20 Juni 2012

Kerja yang Bukan Main

Pieter Brueghel, "Kermesse" (www.homodiscens.com)
DULU, hiburan manusia adalah bekerja. Bekerja bersama alam. Berburu atau menatah dinding gua itu hiburan. Maju sedikit ada hiburan baru: mengecor timah dan besi cair, mencetak manik-manik, dan menempa kapak. Itu hiburan. 

Makna kerja berubah

Nyanyian-nyanyian ditemukan, kisah-kisah pahlawan dilagukan, itu hiburan baru. Dan “bekerja”, menempa besi, membuat perhiasan, senjata, bertani, dan beburu, semua adalah pekerjaan. Dilakukan mau tidak mau untuk memenuhi kebutuhan hidup.

Ini revolusi bermula setelah munculnya uang. Nyanyian begitu digemari, bahkan mulai menjadi komoditas. Lagu bukan lagi proyek senang-senang yang anonim. Penggubah adalah sebuah profesi. Sebuah pekerjaan menghasilkan uang. 

Socrates luntang-lantung di alun-alun memikirkan macam-macam bukan untuk apa-apa. Hanya kesenangan. Pantas, ia menolak dikatakan bijak, karena jalan menuju kebijakan itu cuma senang-senang tanpa tujuan. Coba ingat, mana Socrates repot-repot menulis buku. Kebijaksanaan adalah urusan masing-masing, bukan pengetahuan yang penting untuk disebarkan.

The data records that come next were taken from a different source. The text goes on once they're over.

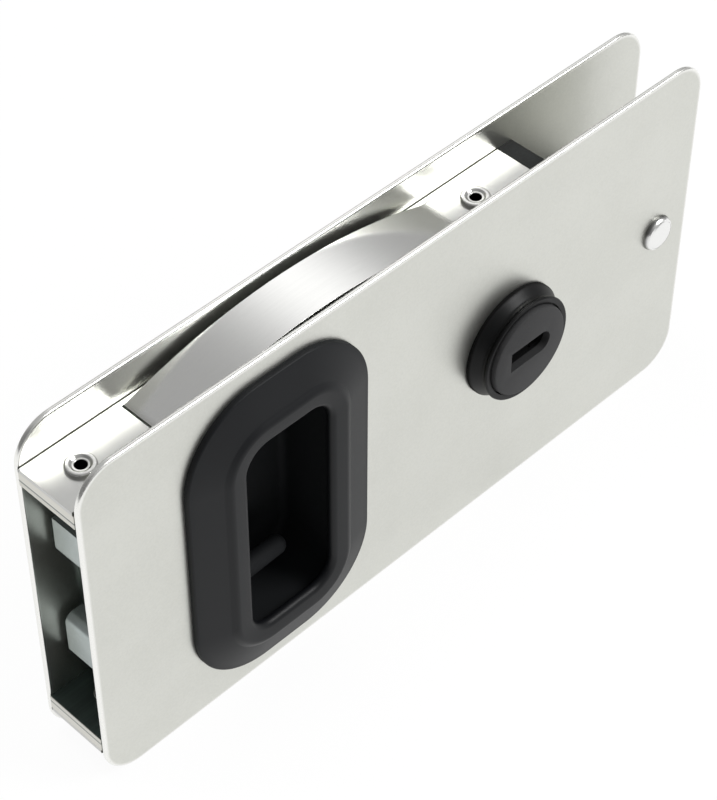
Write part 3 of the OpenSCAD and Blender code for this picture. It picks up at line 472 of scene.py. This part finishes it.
BOLT = Finish(
    name="bolt_polish", colour=(0.90, 0.90, 0.89), second=(0.86, 0.86, 0.85), metallic=1.0, roughness=0.26,
    spread=0.05, grain=Grain.TURNED, scale=2200.0, bump=0.03, centre=(0.0358, 0.0, 0.0007), zone=Zone.BASE,
    zone_colour=(0.22, 0.22, 0.215), zone_rough=0.3)
WORKS = Finish(
    name="works_steel", colour=(0.50, 0.51, 0.52), second=(0.41, 0.42, 0.43), metallic=1.0, roughness=0.32,
    spread=0.12, grain=Grain.ROLLED, scale=1500.0, bump=0.2)
SLEEVE = Finish(
    name="sleeve_moulding", colour=(0.035, 0.035, 0.036), second=(0.048, 0.048, 0.049), metallic=0.0,
    roughness=0.5, spread=0.1, grain=Grain.MOULDED, scale=2200.0, bump=0.3)


def arc_path(corners: np.ndarray, radii: list, steps: int) -> np.ndarray:
    """Rounds the corners of an open polyline.

    Each corner is replaced by an arc that touches both sides: it starts at the tangent length
    radius times the tangent of half the turn before the corner, and its points are turned about
    the arc's centre by equal angles.

    Args:
        corners: points, one row each.
        radii: radius at each corner, 0 for a sharp one and at both ends.
        steps: points along an arc.

    Returns:
        The points of the rounded polyline.
    """
    out = [corners[:1]]
    for i in range(1, len(corners) - 1):
        here, back, ahead = corners[i], corners[i - 1] - corners[i], corners[i + 1] - corners[i]
        back, ahead = back / np.linalg.norm(back), ahead / np.linalg.norm(ahead)
        half = 0.5 * math.acos(float(np.clip(back @ ahead, -1, 1)))
        if radii[i] <= 0 or half > math.pi / 2 - 1e-3:
            out.append(here[None])
            continue
        bisector = (back + ahead) / np.linalg.norm(back + ahead)
        centre = here + bisector * radii[i] / math.sin(half)
        start = here + back * radii[i] / math.tan(half) - centre
        end = here + ahead * radii[i] / math.tan(half) - centre
        total = math.pi - 2 * half
        t = np.linspace(0, 1, steps)[:, None]
        out.append(centre + (np.sin((1 - t) * total) * start + np.sin(t * total) * end) / math.sin(total))
    out.append(corners[-1:])
    return np.concatenate(out)


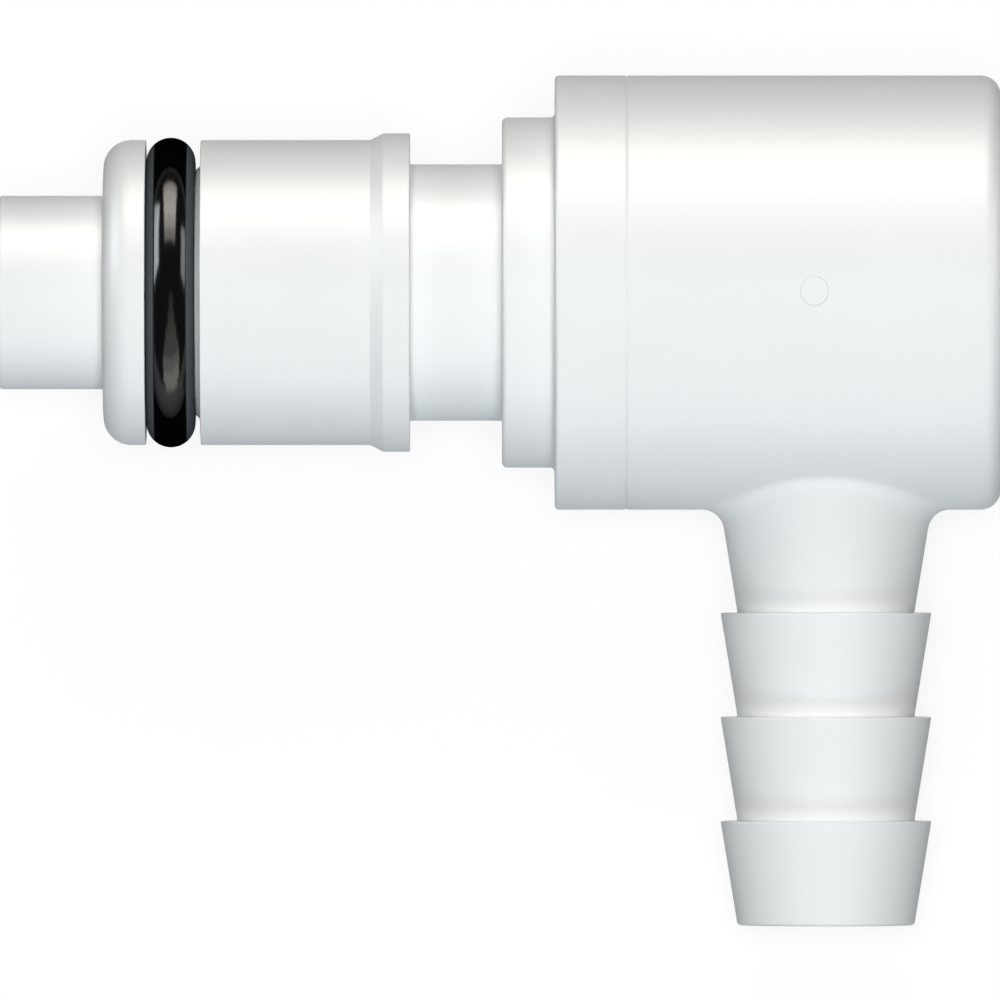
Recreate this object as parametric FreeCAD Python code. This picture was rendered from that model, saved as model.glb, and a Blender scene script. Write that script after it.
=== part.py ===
"""Male elbow quick coupling with a spring-loaded shut-off valve and a three-ridge hose barb.

Millimetres. The pieces are drawn in a drawing frame: the insert's axis runs along X from the
nose's front face at x = 0 to the closed back, and the hose barb points down along -Z from it.
At the end every piece is rolled about X and moved together, to the way the loose coupling lies on
a table: on its housing's side and the rim of the barb's tip, with its nose towards -X. The
origin is then on the table, below the centre of the whole coupling.
"""
import FreeCAD, Part

import math
import os

from FreeCAD import Vector

AXIS_X = Vector(1, 0, 0)
BARB_AXIS = Vector(0, 0, -1)

# Insert, from the nose's front face backwards. Lengths run along the axis.
nose_radius = 3.50
nose_length = 3.77
nose_edge_round = 0.12
collar_length = 1.54
collar_round = 1.00
land_radius = 5.52
land_length = 6.14
ramp_length = 0.46
rim_radius = 5.765
rim_length = 0.97
latch_groove_radius = 4.64
latch_groove_width = 3.33
flange_length = 1.91
flange_edge_round = 0.20
flange_root_round = 0.18
fine_edge_round = 0.05

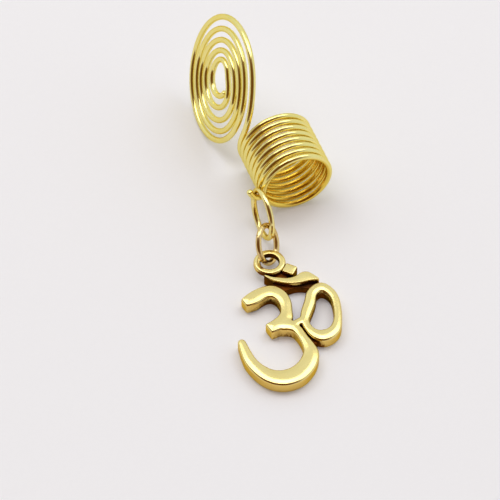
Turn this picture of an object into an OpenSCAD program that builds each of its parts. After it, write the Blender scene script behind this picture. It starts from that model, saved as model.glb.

Tapi berpikir bahkan jadi mode. Mode dalah bahasa Prancis adalah modus dalam bahasa Indonesia. Modus: kecenderungan yang paling sering berulang dalam populasi. Berpikir adalah modus dalam populasi kita. Bisa hasilkan uang. Berpikir bukan lagi proyek senang-senang, tapi sesuatu yang rumit dan membuat stres sehingga manusia butuh hiburan. Di titik ini berpikir telah menjadi bekerja. Aneh bukan, untuk sebuah hiburan (berpikir), kita butuh hiburan lain.

Membuat baju, membaca bahkan sekolah, mulanya adalah senang-senang. Sekolah tadinya cuma kegiatan buat isi waktu luang.

Segala ilmu pengetahuan bermula dari senang-senang. Senang menyelami rasa ingin tahu. Membuat rumah adalah seni. Sebuah kesenangan. Rumah lalu jadi komoditi dan membuat rumah menjadi sebuah pekerjaan menyusun bata dan memaku dinding. Tak ada penciptaan baru. Jemu sekali, semua jadi kering.

Hiburan-hiburan itu, kesenangan-kesenangan itu, terus diproduksi. Lalu berubah menjadi pekerjaan. Mati satu tumbuh satu. 

Kadang, kerjaan bisa ditranslasikan jadi hiburan. Bekerja adalah bersenang-senang, tapi itu (mentranslasikan) adalah sebuah pekerjaan lain. Menyenangkan atau tidak, entahlah.

Addendum: tapi kata Kundera, apakah kita memang menginginkan hidup yang melulu senang-senang? Menurutnya, konsep hedonisme epicurean, meski indah, adalah utopis.